When, in the seventeenth century, Descartes and Hobbes rejected medieval philosophy, they did not think of themselves, as modern philosophers do, as proposing a new and better philosophy, but rather as furthering “the warfare between science and theology.”
They were fighting, albeit discreetly, to open the intellectual world to the new science and to liberate intellectual life from ecclesiastical philosophy and envisioned their work as contributing to the growth, not of philosophy, but of research in mathematics and physics.
This link between philosophical interests and scientific practice persisted until the nineteenth century, when decline in ecclesiastical power over scholarship and changes in the nature of science provoked the final separation of philosophy from both.
The demarcation of philosophy from science was facilitated by the development in the early nineteenth century of a new notion, that philosophy‘s core interest should be epistemology, the general explanation of what it means to know something.
Modern philosophers now trace that notion back at least to Descartes and Spinoza, but it was not explicitly articulated until the late eighteenth century, by Kant, and did not become built into the structure of academic institutions and the standard self-descriptions of philosophy professors until the late nineteenth century.
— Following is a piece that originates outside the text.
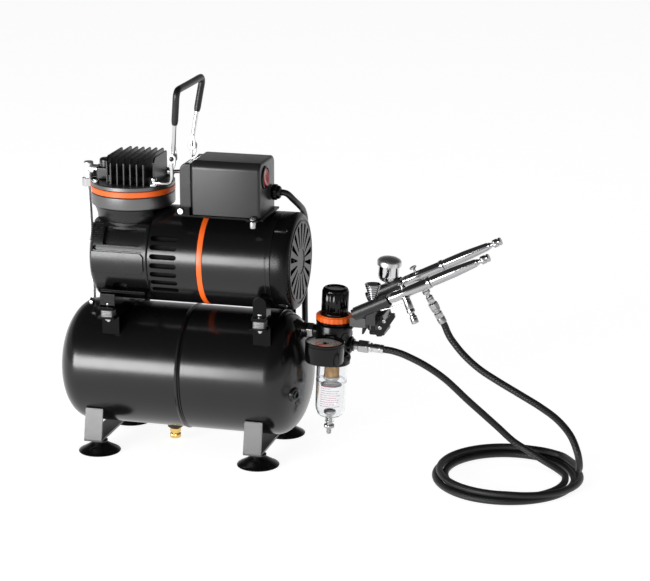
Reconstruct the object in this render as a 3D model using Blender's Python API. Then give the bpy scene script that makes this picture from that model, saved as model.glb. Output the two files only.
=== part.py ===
"""Airbrush compressor: oil-free pump on a small air tank, with regulator, hose and two airbrushes.

Every size below is in millimetres; MM turns it into the metres of the Blender scene.
X runs along the tank (+X is the fan and regulator end), -Y is the front, Z = 0 is the floor.
"""
import math

import bmesh
import bpy
from mathutils import Matrix, Vector

MM = 0.001
CENTRE_X = 91.35               # middle of the length without hose and lead, where the origin goes
GAP = 0.3                      # clearance between neighbouring solids

# tank
TANK_RADIUS = 63.0
TANK_AXIS_Z = 83.0
TANK_LEFT = -132.0             # tips of the two domes
TANK_RIGHT = 125.0
DOME_DEPTH = 32.0
DOME_POWER = 2.3
TANK_WALL = 2.0
DRAIN_X = -19.2
OUTLET_Z = 130.0

# feet and leg straps
FOOT_X = 84.3
FOOT_Y = 49.2
FOOT_RADIUS = 21.5
FOOT_TOP = 11.7
STRAP_OFFSET = -3.6            # strap centre from foot centre along X
STRAP_WIDTH = 18.5
STRAP_THICK = 2.4

# motor mounts
MOUNT_Y = 53.0
MOUNT_X = {"left": -69.5, "right": 88.5}
MOUNT_RADIUS = 8.3
RAIL_Z = 145.8                 # top of the tank brackets' arms
LUG_Z = 152.9                  # underside of the motor's lugs

# pump and motor, all on one axis along X
MOTOR_Z = 200.8
MOTOR_RADIUS = 49.0
CRANKCASE_X = (-92.5, -30.0)
HOUSING_X = (-29.7, 97.0)
COVER_X = (97.3, 115.7)
CRANKCASE_TOP = 237.0
HEAD_X = -59.0
HEAD_RADIUS = 42.3
BORE_RADIUS = 22.5
CRANK_THROW = 5.0
FIN_COUNT = 8
FIN_PITCH = 6.85
FIN_CENTRE_X = -54.3

# handle
PIVOT = Vector((-6.1, 30.9, 305.5))
GRIP_TOP = Vector((2.4, 41.0, 375.0))

# switch box
BOX_X = (15.7, 86.0)
BOX_Y = (-42.0, 12.0)
BOX_Z = (252.7, 306.2)
ROCKER_AT = Vector((86.0, -23.5, 290.0))
ROCKER_TILT = 8.0
GLAND_AT = Vector((86.0, 2.5, 269.5))

# regulator: a stack of turned pieces on one slightly leaning axis
REGULATOR_AT = Vector((150.6, 0.0, 148.0))
REGULATOR_LEAN = 2.7
REGULATOR_AXIS = Vector((math.sin(math.radians(REGULATOR_LEAN)), 0, math.cos(math.radians(REGULATOR_LEAN))))
GAUGE_OFFSET = Vector((1.2, -39.6))

# airbrushes
BRUSH_PITCH = 26.5             # climb of both airbrushes
BRUSH_AXIS = Vector((math.cos(math.radians(BRUSH_PITCH)), 0, math.sin(math.radians(BRUSH_PITCH))))
FRONT_TIP = Vector((175.2, -25.0, 157.0))
REAR_TIP = FRONT_TIP + Vector((2.5, 50.0, 4.0))
CUP_LEAN = Vector((math.sin(math.radians(5)), 0, math.cos(math.radians(5))))
TRIGGER_AT = 58.0              # distance of trigger and air valve from the tip
FRONT_ROLL = -15.0
REAR_ROLL = 10.0
VALVE_LENGTH = 32.0
HOSE_END_LENGTH = 56.0         # from the rear airbrush's axis to the hose
SLEEVE_PIVOT = Vector((195.5, -19.0, 149.5))

# hose and mains lead
HOSE_DIAMETER = 7.0
LEAD_DIAMETER = 6.4
HOSE_COIL_AT = Vector((334.0, -27.0, 0.0))
HOSE_COIL_RADIUS = 67.8
MAINS_COIL_AT = Vector((-28.0, 128.0, 0.0))
MAINS_COIL_RADIUS = 35.0
REGULATOR_HOSE_END = Vector((201.6, 0.0, 115.6))
REGULATOR_HOSE_AXIS = Vector((0.9972, 0, -0.0745))

# colour, roughness and metallic value of each material
LOOKS = {
    "gloss_black": ((0.012, 0.012, 0.013), 0.18, 0.3),
    "satin_black": ((0.03, 0.03, 0.032), 0.42, 0.2),
    "black_plastic": ((0.018, 0.018, 0.019), 0.45, 0.0),
    "rubber": ((0.015, 0.015, 0.015), 0.7, 0.0),
    "grey_rubber": ((0.22, 0.22, 0.22), 0.65, 0.0),
    "orange": ((0.85, 0.16, 0.02), 0.35, 0.0),
    "chrome": ((0.78, 0.78, 0.8), 0.12, 1.0),
    "steel": ((0.5, 0.5, 0.5), 0.35, 1.0),
    "brass": ((0.75, 0.55, 0.22), 0.25, 1.0),
    "red_lens": ((0.6, 0.01, 0.03), 0.15, 0.0),
    "clear": ((0.85, 0.88, 0.9), 0.05, 0.0),
    "filter": ((0.55, 0.38, 0.18), 0.9, 0.0),
    "braid": ((0.02, 0.02, 0.02), 0.75, 0.0),
}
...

Without the idea of epistemology, the survival of philosophy in an age of modern science is hard to imagine.
Metaphysics, philosophy‘s traditional core—considered as the most general description of how the heavens and the earth are put together—had been rendered almost completely meaningless by the spectacular progress of physics.
Kant, however, by focusing philosophy on the problem of knowledge, managed to replace metaphysics with epistemology, and thus to transform. the notion of philosophy as “queen of sciences” into the new notion of philosophy as a separate, foundational discipline: philosophy became “primary” no longer in the sense of “highest” but in the sense of “underlying”.
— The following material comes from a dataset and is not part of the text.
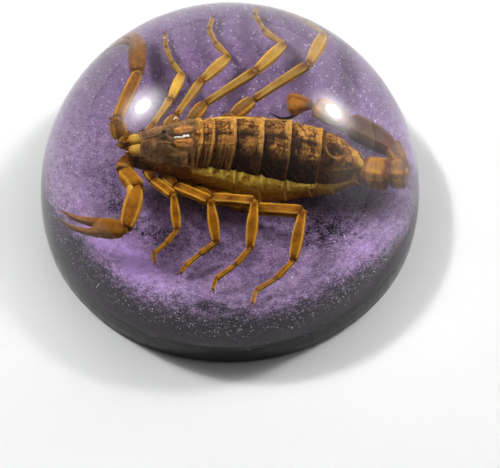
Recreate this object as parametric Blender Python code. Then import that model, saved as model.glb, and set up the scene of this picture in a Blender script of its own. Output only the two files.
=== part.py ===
"""The cast body of a scorpion paperweight: a clear resin dome over a glitter pour and a black base.

Metres, +Z up. The origin is the centre of the flat underside. The dome is turned about +Z, and its
curved outside is one sphere that runs on down past the glitter pour to the black base.
"""

from math import asin, atan2, cos, pi, sin, sqrt

import bpy

# Driving dimensions
DOME_DIAMETER = 0.063
DOME_HEIGHT = 0.034
BASE_THICKNESS = 0.0042
GLITTER_THICKNESS = 0.0008
LAYER_GAP = 0.0003
BOTTOM_EDGE_RADIUS = 0.0008

# Fineness of the turned shapes
TURN_STEPS = 72
DOME_ARC_STEPS = 22
LAYER_ARC_STEPS = 2
EDGE_ARC_STEPS = 5
AXIS_MERGE = 0.00001

# Worked out from the driving dimensions
SPHERE_RADIUS = DOME_DIAMETER / 2
SPHERE_CENTRE_Z = DOME_HEIGHT - SPHERE_RADIUS
GLITTER_BOTTOM = BASE_THICKNESS + LAYER_GAP
GLITTER_TOP = GLITTER_BOTTOM + GLITTER_THICKNESS
DOME_BOTTOM = GLITTER_TOP + LAYER_GAP

# Colour, roughness, metallic and transmission of each pour
CLEAR_RESIN = ((0.96, 0.96, 0.95, 1.0), 0.02, 0.0, 1.0)
PURPLE_GLITTER = ((0.26, 0.17, 0.36, 1.0), 0.45, 0.3, 0.0)
BLACK_RESIN = ((0.012, 0.012, 0.014, 1.0), 0.12, 0.0, 0.0)


def clear_scene():
    """Take every object out of the scene."""
    for obj in list(bpy.data.objects):
        bpy.data.objects.remove(obj, do_unlink=True)


def resin(name, finish):
    """A material of one pour."""
    colour, roughness, metallic, transmission = finish
    material = bpy.data.materials.new(name)
    material.use_nodes = True
    material.diffuse_color = colour
    shader = material.node_tree.nodes["Principled BSDF"]
    shader.inputs["Base Color"].default_value = colour
    shader.inputs["Roughness"].default_value = roughness
    shader.inputs["Metallic"].default_value = metallic
    shader.inputs["Transmission Weight"].default_value = transmission
    return material


def arc(centre_x, centre_z, radius, start, end, steps):
    """Points of an arc in the XZ plane, with both its ends. Angles are from +X, up is positive."""
    angles = [start + (end - start) * step / steps for step in range(steps + 1)]
    return [(centre_x + radius * cos(a), centre_z + radius * sin(a)) for a in angles]


def sphere_angle(height):
    """Where the dome's outside passes this height, as an angle above its widest circle."""
    return asin((height - SPHERE_CENTRE_Z) / SPHERE_RADIUS)


def outside(top_angle, bottom_angle, steps):
    """The dome's outside between two angles, from the top down."""
    return arc(0, SPHERE_CENTRE_Z, SPHERE_RADIUS, top_angle, bottom_angle, steps)


def dome_profile():
    """From the crown down the sphere, then in along the flat that lies on the glitter."""
    side = outside(pi / 2, sphere_angle(DOME_BOTTOM), DOME_ARC_STEPS)
    return [(0, DOME_HEIGHT)] + side[1:] + [(0, DOME_BOTTOM)]


def glitter_profile():
    """A thin disc whose edge follows the sphere."""
    side = outside(sphere_angle(GLITTER_TOP), sphere_angle(GLITTER_BOTTOM), LAYER_ARC_STEPS)
    return [(0, GLITTER_TOP)] + side + [(0, GLITTER_BOTTOM)]


def base_profile():
    """A disc whose edge follows the sphere and turns under in a small round."""
    round_reach = SPHERE_RADIUS - BOTTOM_EDGE_RADIUS
    round_drop = BOTTOM_EDGE_RADIUS - SPHERE_CENTRE_Z
    round_x = sqrt(round_reach**2 - round_drop**2)
    meeting_angle = atan2(round_drop, round_x)
    side = outside(sphere_angle(BASE_THICKNESS), meeting_angle, LAYER_ARC_STEPS)
    edge = arc(round_x, BOTTOM_EDGE_RADIUS, BOTTOM_EDGE_RADIUS, meeting_angle, -pi / 2, EDGE_ARC_STEPS)
    return [(0, BASE_THICKNESS)] + side + edge[1:] + [(0, 0)]


def turn(name, profile, material):
    """Turn a profile about +Z into one closed body. The profile runs from the top down."""
    mesh = bpy.data.meshes.new(name)
    links = [(i, i + 1) for i in range(len(profile) - 1)]
    mesh.from_pydata([(x, 0, z) for x, z in profile], links, [])
    mesh.materials.append(material)
    obj = bpy.data.objects.new(name, mesh)
    bpy.context.scene.collection.objects.link(obj)
    screw = obj.modifiers.new("turn", "SCREW")
    screw.axis = "Z"
    screw.steps = TURN_STEPS
    screw.render_steps = TURN_STEPS
    screw.use_merge_vertices = True
    screw.merge_threshold = AXIS_MERGE
    screw.use_smooth_shade = True
    return obj


def main():
    clear_scene()
    turn("black_base", base_profile(), resin("black resin", BLACK_RESIN))
    turn("glitter_layer", glitter_profile(), resin("purple glitter resin", PURPLE_GLITTER))
    turn("clear_dome", dome_profile(), resin("clear resin", CLEAR_RESIN))


main()
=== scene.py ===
"""The looks of a scorpion paperweight: a dried golden scorpion cast in a clear resin dome.

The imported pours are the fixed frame. Sizes in the tables and builders are millimetres in the frame's
axes: +Z is up, the scorpion's head points to -X and its left side faces -Y. Skin.piece makes metres.
"""

import math
import random
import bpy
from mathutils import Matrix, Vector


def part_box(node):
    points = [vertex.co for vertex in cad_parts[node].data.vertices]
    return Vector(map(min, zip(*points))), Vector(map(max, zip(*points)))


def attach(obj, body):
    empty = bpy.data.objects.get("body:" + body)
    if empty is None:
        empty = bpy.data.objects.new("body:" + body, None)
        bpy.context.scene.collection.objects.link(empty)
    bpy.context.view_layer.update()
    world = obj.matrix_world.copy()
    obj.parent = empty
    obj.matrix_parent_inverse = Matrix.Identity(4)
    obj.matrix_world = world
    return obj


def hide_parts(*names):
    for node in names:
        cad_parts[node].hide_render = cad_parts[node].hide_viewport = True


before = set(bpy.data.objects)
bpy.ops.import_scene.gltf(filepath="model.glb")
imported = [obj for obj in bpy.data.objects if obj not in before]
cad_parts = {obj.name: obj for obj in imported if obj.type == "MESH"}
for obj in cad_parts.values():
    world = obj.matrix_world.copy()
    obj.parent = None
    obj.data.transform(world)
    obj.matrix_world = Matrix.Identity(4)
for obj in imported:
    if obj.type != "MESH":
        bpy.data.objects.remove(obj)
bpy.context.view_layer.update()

from types import SimpleNamespace

import bpy
import numpy as np
from bpy.props import FloatProperty, FloatVectorProperty, IntProperty, PointerProperty
from bpy.types import Operator, Panel, PropertyGroup
from mathutils import Vector, noise

bl_info = {
    "name": "Scorpion in a resin dome",
    "version": (1, 0, 0),
    "blender": (4, 5, 0),
    "location": "3D View > Sidebar > Scorpion",
    "description": "Builds a dried scorpion in a clear dome over glitter, piece by piece",
    "category": "Object",
}

MM = 0.001
UP = (0.0, 0.0, 1.0)
DOWN = (0.0, 0.0, -1.0)

# The pours, read from the frame
DOME_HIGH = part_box("clear_dome")[1].z / MM
DOME_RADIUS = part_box("black_base")[1].x / MM
DOME_CENTRE = DOME_HIGH - DOME_RADIUS
BED_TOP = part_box("glitter_layer")[1].z / MM
BASE_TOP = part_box("black_base")[1].z / MM

# The trunk along X: its middle line, the back plates' half width, crest and edge
MIDDLE = [
    (-12, 1.15), (-8, 1.15), (-4, 1.3), (0, 1.3), (3, 1.05),
    (6, 0.85), (9.4, 0.35), (13, -0.35), (16, -1.1),
]
BACK_HALF = [
    (-4.3, 3.4), (-1.7, 3.5), (0.9, 3.7), (4.2, 4.05), (7.5, 4.2), (9.4, 4.05),
    (11.3, 3.8), (13, 3.35), (14.2, 2.7), (15.2, 2.05), (16.2, 1.7),
]
BACK_CREST = [(-4.3, 12.6), (0, 13.0), (5, 13.1), (9, 12.8), (11.3, 12.4), (13.5, 11.9), (16, 11.2)]
BACK_EDGE = [(-4.3, 10.4), (0, 10.2), (3, 10.0), (6, 9.6), (13, 9.5), (16, 9.4)]
BACK_JOINTS = (-4.3, -3.1, -1.7, 0.9, 4.2, 7.5, 11.3, 15.9)

# The soft body under the plates: half width and height of its widest place, and its underside
BELLY_HALF = [
    (-10.6, 1.5), (-8.5, 2.3), (-6.5, 2.9), (-4.3, 3.6), (-1.5, 4.5), (1, 5.1),
    (3.2, 5.35), (6.3, 5.0), (9.4, 4.25), (12.9, 3.3), (14.6, 2.3), (16.0, 1.7),
]
BELLY_WIDEST = [
    (-10.6, 9.2), (-6, 8.8), (-4, 8.6), (-1.5, 8.3), (1, 7.6),
    (3.2, 7.1), (6.3, 7.2), (9.4, 7.9), (13, 8.3), (16, 9.0),
]
BELLY_LOW = [(-10.6, 7.6), (-8, 6.9), (-5, 6.3), (0, 5.75), (6, 5.75), (9.4, 6.1), (13, 6.9), (16, 7.8)]
BELLY_PLATES = (0.6, 3.8, 6.8, 9.8, 12.6, 16.0)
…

1.Which of the following best expresses the author‘s main point?
A.Philosophy‘s overriding interest in basic human questions is a legacy primarily of the work of Kant.
B.Philosophy was deeply involved in the seventeenth-century warfare between science and religion.
C.The set of problems of primary importance to philosophers has remained relatively constant since antiquity.
D.The status of philosophy as an independent intellectual pursuit is a relatively recent development.
E.The role of philosophy in guiding intellectual speculation has gradually been usurped by science.
2.The author of the passage implies which of the following in discussing the development of philosophy during the nineteenth century?
(A) Nineteenth-century philosophy took science as its model for understanding the bases of knowledge.
(B) The role of academic institutions in shaping metaphysical philosophy grew enormously during the nineteenth century.
(C) Nineteenth-century philosophers carried out a program of investigation explicitly laid out by Descartes and Spinoza.
(D) Kant had an overwhelming impact on the direction of nineteenth-century philosophy.
(E) Nineteenth-century philosophy made major advances in understanding the nature of knowledge.
3.The author suggests that Descartes‘ support for the new science of the seventeenth century can be characterized as
(A) pragmatic and hypocritical
(B) cautious and inconsistent
(C) daring and opportunistic
(D) intense but fleeting
(E) strong but prudent
4.With which of the following statements concerning the writing of history would the author of the passage be most likely to agree?
(A) History should not emphasize the role played by ideas over the role played by individuals.
(B) History should not be distorted by attributing present-day consciousness to historical figures.
(C) History should not be focused primarily on those past events most relevant to the present.
(D) History should be concerned with describing those aspects of the past that differ most from those of the present.
(E) History should be examined for the lessons it can provide in understanding current problems.